A similar solution is used on rubber tires to keep them flexible and looking new.

As chief laboratory officer, McGraw, 45, a plastics engineer who lives in the small Delaware County village of Radnor, said he was drawn to the challenges of the job.


"It's what wakes you up in the morning," he said, standing beside bottles of livestock shampoos and sprays containing hazardous compounds that the company is looking to improve. "It's being able to have access to cleaners that you don't have to worry about causing health problems and other products that may last longer and keeping them out of landfills."


Looking at one of the labels, he added: "It's fairly nasty ... not the best thing to be putting on any animal. Can we replace these components with soy?"


McGraw also is director of product development and commercialization for the Ohio Soybean Council. The lab is funded, in part, through the council, by a half-percent fee that farmers pay on crop sales which pays for national and local research, marketing and other support for the crop and farmers. A $500,000 budget supports the lab's five full-time workers and other part-time and student employees.


Todd Hesterman farms about 1,300 acres of beans, corn and wheat on his family-run Henry County farm in northwest Ohio. As the soybean council's research chairman, he knows well how global trade, price fluctuations and weather can affect his livelihood.


Research "gives us an opportunity to limit the effect of trade agreements on price fluctuations. Green solutions and bioproducts fall right into our camp and our beliefs," he said of farmers' natural tendency toward conservation.


Many other states and cash-crop councils fund their research through the U.S. Department of Agriculture or universities.

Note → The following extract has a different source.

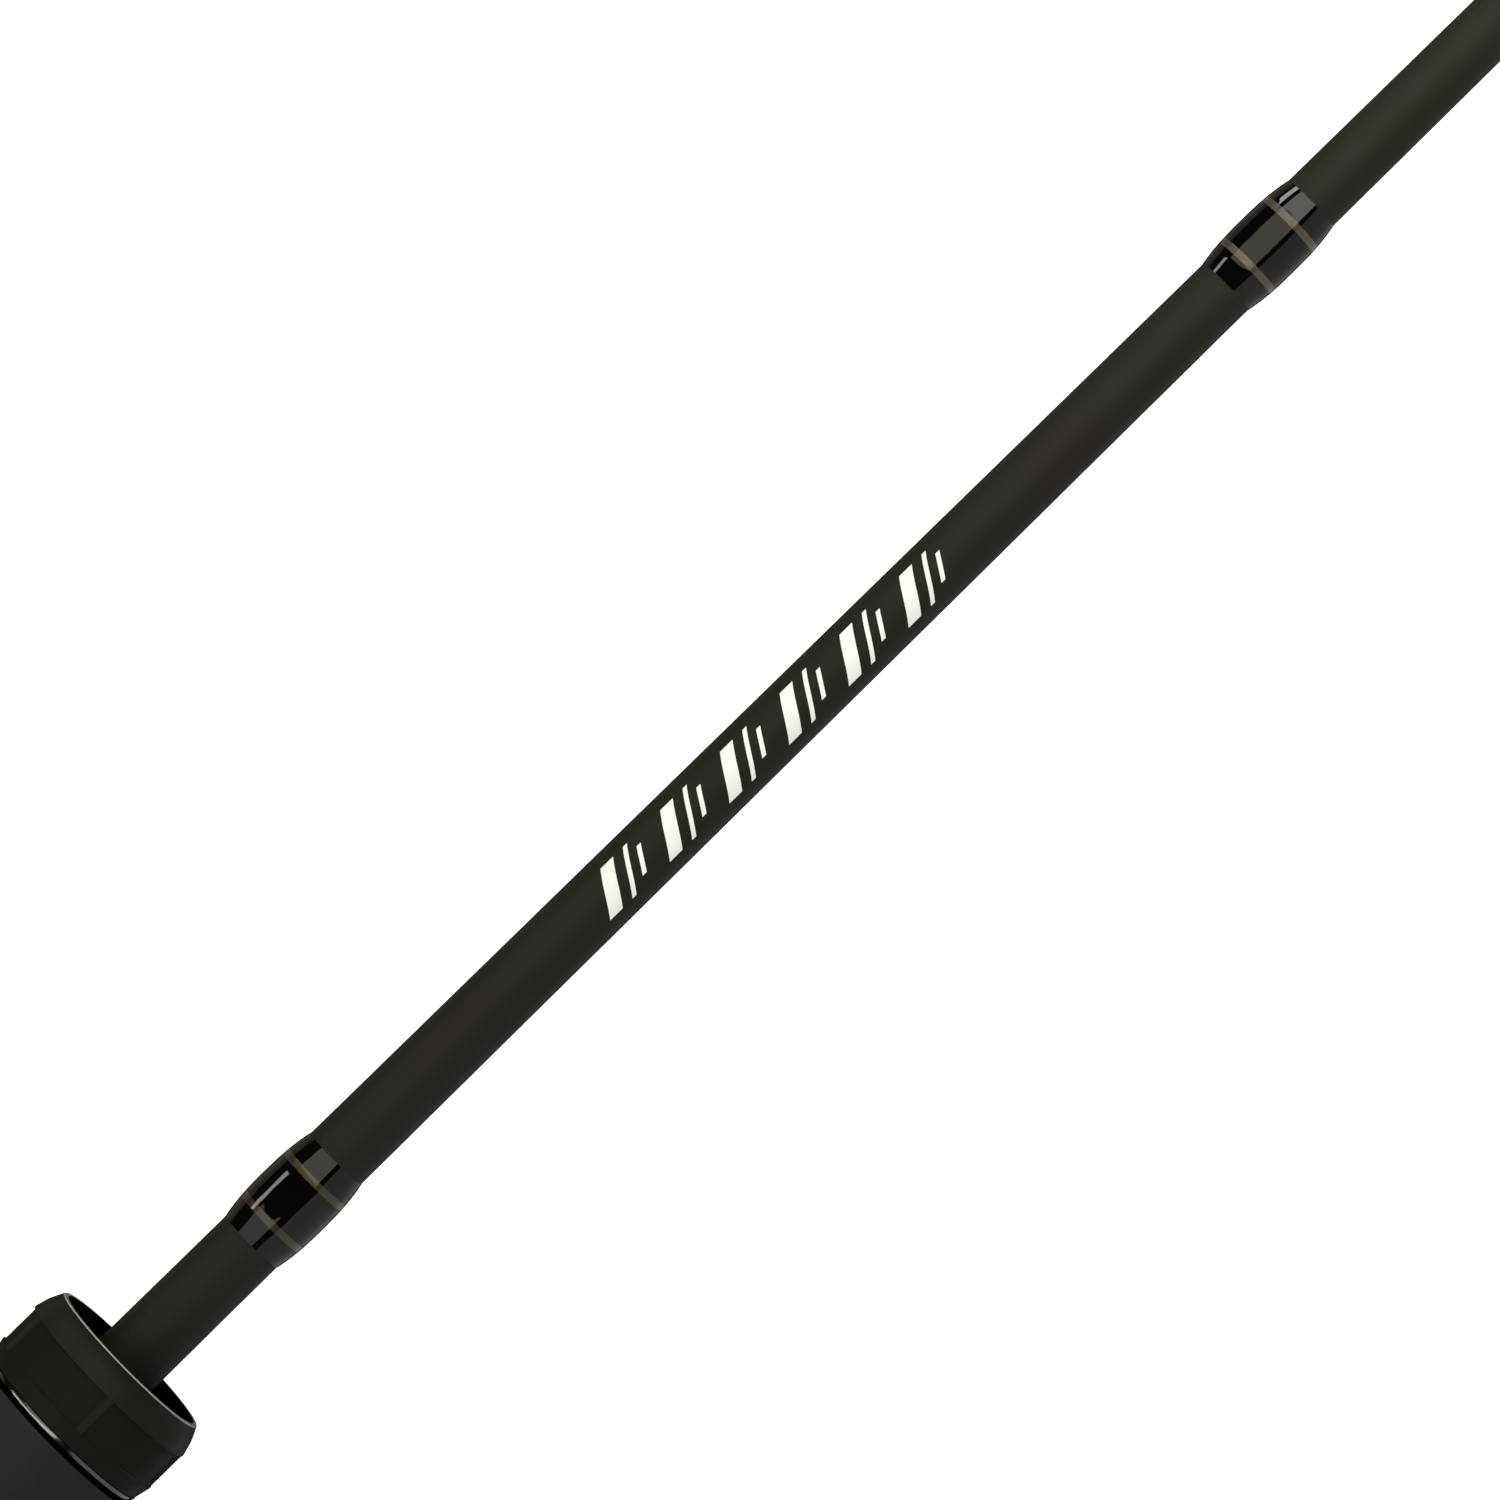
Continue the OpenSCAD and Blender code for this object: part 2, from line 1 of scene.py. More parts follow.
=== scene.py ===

With Airable, "we're saving soybean farmers a lot of money by having our own lab. It's a rare opportunity — kind of an experiment in itself," Hesterman said.


The benefits aren't lost on the lab's employees, including research chemist Ashlynn Vander Mer.


"I find that most industries care more about performance than where their materials come from," she said.


Dylan Karis, lead chemist at the facility, is working on technology to remove rare earth elements from coal ash, tons of which are emptied into landfills from power plants.


"I've always been interested in the environmental side of all industries," said Karis, who wasn't satisfied with conventional research after earning his doctorate from the University of Washington. "This was focused on solving a problem and giving a bio-based solution."

Soy oil byproducts can replace petroleum-based substances commonly found in plastics, paints, adhesives and biodiesel fuels.


One lab experiment involves the seemingly mundane goal of finding biodegradable label adhesives to be affixed on already recyclable packaging.


"I think the more successes, the more confidence and ideas that come from those successes," McGraw said.


Like other "think tank" operations, McGraw — who oversees everything from marketing to research and negotiating licensing deals with businesses — is responsible for knowing when to pull the plug on an idea that isn't working.


"It's a fine balance," he said. "If it doesn't work, we quickly move to the next project. There's really no bad idea, as long as you're willing to try it and kill if it doesn't work out.


"It's a bad idea if you keep doing it, and keep trying and spend a lot of money and time on it."